AssertionError: No inf checks were recorded for this optimizer. #522

Open samarthsarin opened 1 year ago

samarthsarin commented 1 year ago

While tuning I am getting the following error. AssertionError: No inf checks were recorded for this optimizer.

Can anyone help me with this? Here are my training arguments: per_device_train_batch_size=2, warmup_steps=100, num_train_epochs=3, fp16=True, logging_steps=1, output_dir='llama_output/', gradient_accumulation_steps = 2, evaluation_strategy = "no", save_strategy = "no", save_steps = 1200, learning_rate = 2e-5, weight_decay = 0., warmup_ratio = 0.03, lr_scheduler_type = "cosine", tf32 = False, gradient_checkpointing = False

samarthsarin commented 1 year ago

@merrymercy any solution for this? Please help

zhisbug commented 1 year ago

@samarthsarin Please provide more information (full stack trace); it is hard to help by only seeing an assertion error.

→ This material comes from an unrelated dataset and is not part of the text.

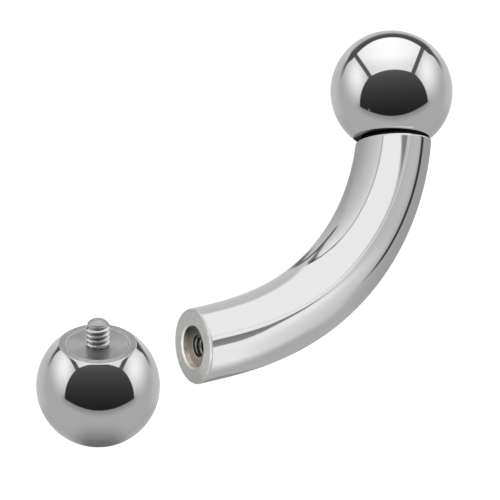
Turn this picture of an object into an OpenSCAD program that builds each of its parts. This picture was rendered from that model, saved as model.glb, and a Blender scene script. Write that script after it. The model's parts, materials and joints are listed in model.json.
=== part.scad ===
// A curved barbell, internally threaded, with one ball seated and one ball unscrewed.
// Millimetres, +Z up. The part lies on z = 0 as it would by itself: on the seated ball, on the
// bend of the bar, and on the loose ball. +X runs from the bar's free end to its other end.

/* [Bar] */
// Diameter of the bar
bar_d = 4.9; // [4:0.1:6]
// Radius of the bend, measured to the bar's middle line
bend_r = 17.25; // [14:0.25:22]
// Angle that the bend turns through, in degrees
bend_deg = 64; // [50:1:80]
// Straight length between the bend and the free end
straight_len = 3.9; // [2.5:0.1:6]
// Lean of both end faces past the bar's own direction, into the bend, in degrees
end_cant = 8.2; // [0:0.1:10]
// Rounding at the rim of both end faces
rim_r = 0.18; // [0.1:0.01:0.3]

/* [Hole in the free end] */
// Diameter of the counterbore
counterbore_d = 2.8; // [2.4:0.1:3.4]
// Depth of the counterbore
counterbore_depth = 0.45; // [0.2:0.05:0.8]
// Width of the bevel at the mouth of the counterbore
mouth_bevel = 0.06; // [0.02:0.01:0.15]
// Length of the thread in the bar
tapped_len = 4; // [2.5:0.1:6]
// Depth that the drill went past the thread
drill_past = 0.8; // [0.4:0.1:1.5]

/* [Thread] */
// Outer diameter of the thread on the post
thread_d = 1.6; // [1.4:0.1:2]
// Pitch of the thread
thread_pitch = 0.35; // [0.3:0.01:0.5]
// Room between the post's crests and the roots of the thread in the bar
thread_room = 0.02; // [0.01:0.01:0.05]

/* [Balls] */
// Diameter of both balls
ball_d = 8; // [6.5:0.1:10]
// Diameter of the flat that seats on the bar
flat_d = 5.1; // [4.6:0.1:5.8]
// Diameter of the recess in the flat
recess_d = 4.1; // [3:0.1:4.5]
// Depth of the recess in the flat
recess_depth = 0.06; // [0.03:0.01:0.15]

/* [Seated ball] */
// Length of the hidden plain post, measured from the flat
hidden_post_len = 4; // [2.5:0.1:6]
// Gap between the post and its bore, all round
post_room = 0.03; // [0.01:0.01:0.08]
// Gap between the flat and the bar's end face
seat_gap = 0.02; // [0.01:0.01:0.06]
// Room left at the bottom of the bore
bore_end_room = 0.3; // [0.1:0.1:1]

/* [Loose ball] */
// Length of the threaded post, measured from the flat to the edge of its tip
post_len = 1.69; // [1.2:0.01:4]
// Height of the dome on the post's tip
tip_dome = 0.14; // [0.05:0.01:0.25]
// Height of the plain neck below the thread, measured from the flat
neck_len = 0.05; // [0.02:0.01:0.3]
// Turn of the thread about its post, in degrees
thread_turn = 238; // [0:1:359]
// Distance of the loose ball's middle behind the middle of the free end, along X
loose_back = 7.7; // [6.5:0.1:15]
// Distance of the loose ball's middle to the side of the free end, along Y
loose_side = 2.6; // [0:0.1:10]
// Lean of the loose ball's post from upright, in degrees
loose_lean = 37; // [0:1:80]
// Direction in which that post leans, in degrees from +X towards +Y
loose_heading = 65; // [0:1:359]

/* [Hidden] */
$fn = 96;

bar_r = bar_d / 2;
ball_r = ball_d / 2;
counterbore_r = counterbore_d / 2;
crest_r = thread_d / 2;
// A tapped hole is drilled to the thread's diameter less its pitch
tap_core_r = (thread_d - thread_pitch) / 2;
tap_root_r = crest_r + thread_room;
// Depth of a 60 degree thread with rounded roots, as a share of its pitch
thread_depth = 0.6134 * thread_pitch;
root_r = crest_r - thread_depth;
flank_deg = 30;
drill_point_deg = 59;
// Distance from a ball's middle to its flat
flat_dist = sqrt(ball_r * ball_r - flat_d * flat_d / 4);
// Stock left past each end face, which the trim takes off, and how far the trim reaches past the wall
end_stock = 0.5;
trim_reach = 0.35;
// The line that follows the rim's rounding opens by this much more than the end face leans
rim_opening_deg = 7;
rim_stop_deg = end_cant + rim_opening_deg;

// The threaded post as a grid of rings: sides of a ring, rings in one pitch, and how the crests close
post_sides = 36;
rings_in_pitch = 9;
crest_power = 0.7;
thread_fade = 0.1;
tip_chamfer_len = 0.32;
tip_r = root_r + 0.02;
post_root = 0.3;
dome_steps = [0.93, 0.8, 0.6, 0.35];

// The bar's own frame: the bend's centre is the origin, and the bend's middle is at angle 0
start_deg = -bend_deg / 2;
stop_deg = bend_deg / 2;
function on_bend(angle) = bend_r * [sin(angle), -cos(angle)];
function along(angle) = [cos(angle), sin(angle)];
free_end = on_bend(start_deg) - straight_len * along(start_deg);
free_end_deg = start_deg - end_cant + 180;
seat_end = on_bend(stop_deg);
seat_end_deg = stop_deg + end_cant;
seated_middle = seat_end + (seat_gap + flat_dist) * along(seat_end_deg);

// The bar and its seated ball lie on the ball and on the one place of the bend that is below
// their shared centre of mass, so the line from the ball through that centre finds the place
bend_len = bend_r * bend_deg * PI / 180;
bend_mass = bar_r * bar_r * bend_len;
straight_mass = bar_r * bar_r * straight_len;
ball_mass = 4 / 3 * pow(ball_r, 3);
bend_centroid = [0, -bend_r * sin(stop_deg) / (stop_deg * PI / 180)];
straight_centroid = (free_end + on_bend(start_deg)) / 2;
mass_centre = (bend_mass * bend_centroid + straight_mass * straight_centroid + ball_mass * seated_middle)
    / (bend_mass + straight_mass + ball_mass);
line_along = (mass_centre - seated_middle) / norm(mass_centre - seated_middle);
centre_ahead = -seated_middle * line_along;
to_bend = centre_ahead + sqrt(max(0, pow(centre_ahead, 2) - pow(norm(seated_middle), 2) + bend_r * bend_r));
line_end = seated_middle + to_bend * line_along;
contact_deg = max(start_deg, min(stop_deg, atan2(line_end.x, -line_end.y)));
// The bend's plane leans about its tangent there until the ball touches the floor too
outward = [-sin(contact_deg), cos(contact_deg)];
ball_from_contact = outward * (seated_middle - on_bend(contact_deg));
plane_lean = asin((ball_r - bar_r) / ball_from_contact);

// From the bar's own frame to the floor, with +X from the free end to the other end
function spin(p, angle) = [p.x * cos(angle) - p.y * sin(angle), p.x * sin(angle) + p.y * cos(angle)];
end_line = spin(seat_end - free_end, -contact_deg);
turn_deg = atan2(end_line.y * cos(plane_lean), end_line.x);
function leaned(p) = let (q = spin(p, -contact_deg)) [q.x, q.y * cos(plane_lean), q.y * sin(plane_lean)];
lift = bar_r + bend_r * sin(plane_lean);
function floor_place(p) =
    let (q = leaned(p), r = spin([q.x, q.y], -turn_deg)) [r.x, r.y, q.z + lift];

free_end_place = floor_place(free_end);
seated_place = floor_place(seated_middle);
loose_place = [free_end_place.x - loose_back, free_end_place.y + loose_side, ball_r];
bend_place = floor_place([0, 0]);
// The bend's lowest Y: how far a circle of the bend's radius, in the leaned plane, reaches along Y
bend_reach_y = bend_r * sqrt(1 - pow(sin(plane_lean) * cos(turn_deg), 2));
low_x = min(loose_place.x, seated_place.x) - ball_r;
high_x = max(loose_place.x, seated_place.x) + ball_r;
low_y = min(bend_place.y - bend_reach_y - bar_r, loose_place.y - ball_r, seated_place.y - ball_r);
high_y = max(loose_place.y, seated_place.y) + ball_r;
box_middle = [(low_x + high_x) / 2, (low_y + high_y) / 2];

// Stands what is drawn in the bar's own frame on the floor, with the box's middle over the origin
module laid_on_floor() {
    translate([-box_middle.x, -box_middle.y, lift])
        rotate([0, 0, -turn_deg])
            rotate([plane_lean, 0, 0])
                rotate([0, 0, -contact_deg])
                    children();
}

// Turns +Z to a direction in the bend's plane, at a point of it
module facing(point, angle) {
    translate([point.x, point.y, 0])
        rotate([0, 0, angle])
            rotate([0, 90, 0])
                children();
}

// What is cut off past an end face: flat on the face, rounded at its rim, and open past the wall
module end_trim() {
    rim_middle = [bar_r - rim_r, -rim_r];
    stop_point = rim_middle + rim_r * along(rim_stop_deg);
    open_r = bar_r + trim_reach;
    open_z = stop_point.y - (open_r - stop_point.x) / tan(rim_stop_deg);
    rounding = [for (i = [0:8]) rim_middle + rim_r * along(90 + (rim_stop_deg - 90) * i / 8)];
    far_z = 3 * end_stock;
    rotate_extrude()
        polygon(concat([[0, far_z], [0, 0]], rounding, [[open_r, open_z], [open_r, far_z]]));
}

// The bent rod, with its two end faces trimmed. It is drawn with the join of its bend and its
// straight length on X = 0, so that the two share that face, and turned to its place as one.
module rod() {
    stock_deg = end_stock / bend_r * 180 / PI;
    difference() {
        rotate([0, 0, start_deg]) {
            rotate_extrude(start = -90, angle = bend_deg + stock_deg)
                translate([bend_r, 0])
                    circle(r = bar_r);
            translate([0, -bend_r, 0])
                rotate([0, -90, 0])
                    cylinder(h = straight_len + end_stock, r = bar_r);
        }
        facing(free_end, free_end_deg) end_trim();
        facing(seat_end, seat_end_deg) end_trim();
    }
}

// The hole in the free end as one turned outline: drill point, thread, countersink and counterbore
module tapped_hole() {
    floor_z = -counterbore_depth;
    thread_z = floor_z - tapped_len;
    drill_z = thread_z - drill_past;
    point_z = drill_z - tap_core_r / tan(drill_point_deg);
    sink_z = floor_z - (tap_root_r - tap_core_r);
    groove_half = (tap_root_r - tap_core_r) * tan(flank_deg);
    grooves = floor((sink_z - thread_z) / thread_pitch);
    thread_outline = [
        for (i = [0:grooves - 1])
            let (z = thread_z + (i + 0.5) * thread_pitch)
                each [[tap_core_r, z - groove_half], [tap_root_r, z], [tap_core_r, z + groove_half]]
    ];
    over = 1;
    rotate_extrude()
        polygon(concat(
            [[0, over], [0, point_z], [tap_core_r, drill_z]],
            thread_outline,
            [
                [tap_core_r, sink_z],
                [tap_root_r, floor_z],
                [counterbore_r, floor_z],
                [counterbore_r, -mouth_bevel],
                [counterbore_r + mouth_bevel, 0],
                [counterbore_r + mouth_bevel, over]
            ]
        ));
}

// A ball with its flat on z = 0, facing +Z, and the shallow recess in that flat
module flatted_ball() {
    difference() {
        translate([0, 0, -flat_dist])
            sphere(r = ball_r);
        cylinder(h = ball_r, r = ball_r);
        translate([0, 0, -recess_depth])
            cylinder(h = 1, r = recess_d / 2);
    }
}

// Height of the thread's crest above its root at a height and an angle, as a share from 0 to 1
function crest_share(z, angle) =
    pow(abs(sin(180 * (z / thread_pitch - (angle + thread_turn) / 360))), 2 * crest_power);
// The largest radius that the post reaches at a height: it opens above the neck and closes at the tip
function post_limit(z) =
    let (
        opening = max(0, min(1, (z - neck_len) / thread_fade)),
        closing = max(0, min(1, (post_len - z) / tip_chamfer_len))
    )
    min(root_r + thread_depth * opening, tip_r + (crest_r - tip_r) * closing);
function post_radius(z, angle) = root_r + (post_limit(z) - root_r) * crest_share(z, angle);

// The threaded post, standing on z = 0 and rooted in the ball
module threaded_post() {
    rings = ceil(post_len / thread_pitch * rings_in_pitch);
    side_deg = 360 / post_sides;
    points = concat(
        [for (j = [0:post_sides - 1]) [root_r * cos(j * side_deg), root_r * sin(j * side_deg), -post_root]],
        [
            for (i = [0:rings], j = [0:post_sides - 1])
                let (z = post_len * i / rings, r = post_radius(z, j * side_deg))
                    [r * cos(j * side_deg), r * sin(j * side_deg), z]
        ],
        [
            for (share = dome_steps, j = [0:post_sides - 1])
                let (r = tip_r * share, z = post_len + tip_dome * sqrt(1 - share * share))
                    [r * cos(j * side_deg), r * sin(j * side_deg), z]
        ],
        [[0, 0, post_len + tip_dome]]
    );
    last_ring = rings + 1 + len(dome_steps);
    top = len(points) - 1;
    faces = concat(
        [[for (j = [0:post_sides - 1]) j]],
        [
            for (i = [0:last_ring - 1], j = [0:post_sides - 1])
                let (a = i * post_sides + j, b = i * post_sides + (j + 1) % post_sides)
                    each [[a, a + post_sides, b], [b, a + post_sides, b + post_sides]]
        ],
        [
            for (j = [0:post_sides - 1])
                [last_ring * post_sides + j, top, last_ring * post_sides + (j + 1) % post_sides]
        ]
    );
    polyhedron(points = points, faces = faces);
}

module bar() {
    color("gainsboro")
        laid_on_floor()
            difference() {
                rod();
                facing(free_end, free_end_deg) tapped_hole();
                facing(seat_end, seat_end_deg)
                    translate([0, 0, -hidden_post_len - bore_end_room])
                        cylinder(h = hidden_post_len + bore_end_room + 1, r = crest_r + post_room);
            }
}

module seated_ball() {
    color("silver")
        laid_on_floor()
            facing(seat_end, seat_end_deg)
                translate([0, 0, seat_gap])
                    rotate([180, 0, 0]) {
                        flatted_ball();
                        translate([0, 0, -post_root])
                            cylinder(h = hidden_post_len + post_root, r = crest_r);
                    }
}

module loose_ball() {
    color("lightgray")
        translate([loose_place.x - box_middle.x, loose_place.y - box_middle.y, loose_place.z])
            rotate([0, 0, loose_heading])
                rotate([0, loose_lean, 0])
                    translate([0, 0, flat_dist]) {
                        flatted_ball();
                        threaded_post();
                    }
}

bar();
seated_ball();
loose_ball();
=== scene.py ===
import json
import math
from collections import namedtuple

import bmesh
import bpy
from mathutils import Matrix, Vector


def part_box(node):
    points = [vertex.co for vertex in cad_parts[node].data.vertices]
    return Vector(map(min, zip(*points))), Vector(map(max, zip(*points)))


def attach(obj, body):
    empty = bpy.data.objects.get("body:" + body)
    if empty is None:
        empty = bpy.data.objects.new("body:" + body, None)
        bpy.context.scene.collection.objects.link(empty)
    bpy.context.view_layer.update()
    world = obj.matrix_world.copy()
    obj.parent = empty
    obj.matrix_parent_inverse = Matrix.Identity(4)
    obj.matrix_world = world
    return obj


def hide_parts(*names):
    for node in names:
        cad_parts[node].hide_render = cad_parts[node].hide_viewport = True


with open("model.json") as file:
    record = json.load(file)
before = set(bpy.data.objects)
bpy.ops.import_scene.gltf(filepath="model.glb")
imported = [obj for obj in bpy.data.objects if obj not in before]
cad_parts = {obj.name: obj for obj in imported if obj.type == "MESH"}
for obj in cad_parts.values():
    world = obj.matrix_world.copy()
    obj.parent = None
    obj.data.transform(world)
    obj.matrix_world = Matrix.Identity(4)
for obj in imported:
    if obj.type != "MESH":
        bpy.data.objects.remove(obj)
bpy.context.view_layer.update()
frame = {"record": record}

bl_info = {
    "name": "Curved Barbell",
    "version": (1, 0, 0),
    "blender": (4, 5, 0),
    "location": "3D View > Sidebar > Barbell",
    "description": "Makes a polished curved barbell with one ball unscrewed, and a small photo studio",
    "category": "Add Mesh",
}

MM = 0.001
mounts = {mount["name"]: mount for mount in frame["record"]["mounts"]}


# Where the pieces are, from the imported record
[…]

samarthsarin commented 1 year ago

Hi @zhisbug @merrymercy Here are all the steps I followed for the fine tuning. I am using train.py file for fine tuning using the dummy.json file which is provided in the readme section. I have limited capacity GPU memory (16GB) hence I cannot load the full model in the memory, so I have slightly modified the code in order to convert and load it in 8bits using peft and bitsandbytes. The full error is as follows: ──────────────────────────── Traceback (most recent call last) ────────────────────────────────╮ │ :1 in │ │ :253 in train │ │ │ │ /opt/conda/lib/python3.9/site-packages/transformers/trainer.py:1661 in train │ │ │ │ 1658 │ │ inner_training_loop = find_executable_batch_size( │ │ 1659 │ │ │ self._inner_training_loop, self._train_batch_size, args.auto_find_batch_size │ │ 1660 │ │ ) │ │ ❱ 1661 │ │ return inner_training_loop( │ │ 1662 │ │ │ args=args, │ │ 1663 │ │ │ resume_from_checkpoint=resume_from_checkpoint, │ │ 1664 │ │ │ trial=trial, │ │ │ │ /opt/conda/lib/python3.9/site-packages/transformers/trainer.py:1990 in _inner_training_loop │ │ │ │ 1987 │ │ │ │ │ │ │ xm.optimizer_step(self.optimizer) │ │ 1988 │ │ │ │ │ elif self.do_grad_scaling: │ │ 1989 │ │ │ │ │ │ scale_before = self.scaler.get_scale() │ │ ❱ 1990 │ │ │ │ │ │ self.scaler.step(self.optimizer) │ │ 1991 │ │ │ │ │ │ self.scaler.update() │ │ 1992 │ │ │ │ │ │ scale_after = self.scaler.get_scale() │ │ 1993 │ │ │ │ │ │ optimizer_was_run = scale_before <= scale_after │ │ │ │ /opt/conda/lib/python3.9/site-packages/torch/cuda/amp/grad_scaler.py:339 in step │ │ │ │ 336 │ │ if optimizerstate["stage"] is OptState.READY: │ │ 337 │ │ │ self.unscale(optimizer) │ │ 338 │ │ │ │ ❱ 339 │ │ assert len(optimizer_state["found_inf_per_device"]) > 0, "No inf checks were rec │ │ 340 │ │ │ │ 341 │ │ retval = self._maybe_opt_step(optimizer, optimizer_state, *args, **kwargs) │ │ 342 │ ╰──────────────────────────────────────────────────────────────────────────────────────────────────╯ AssertionError: No inf checks were recorded for this optimizer.

I am also attaching the jupyter notebook if you want to have a look. My env: Python 3.9 Cuda 11.7

Vicu 1.1 Finetuning.zip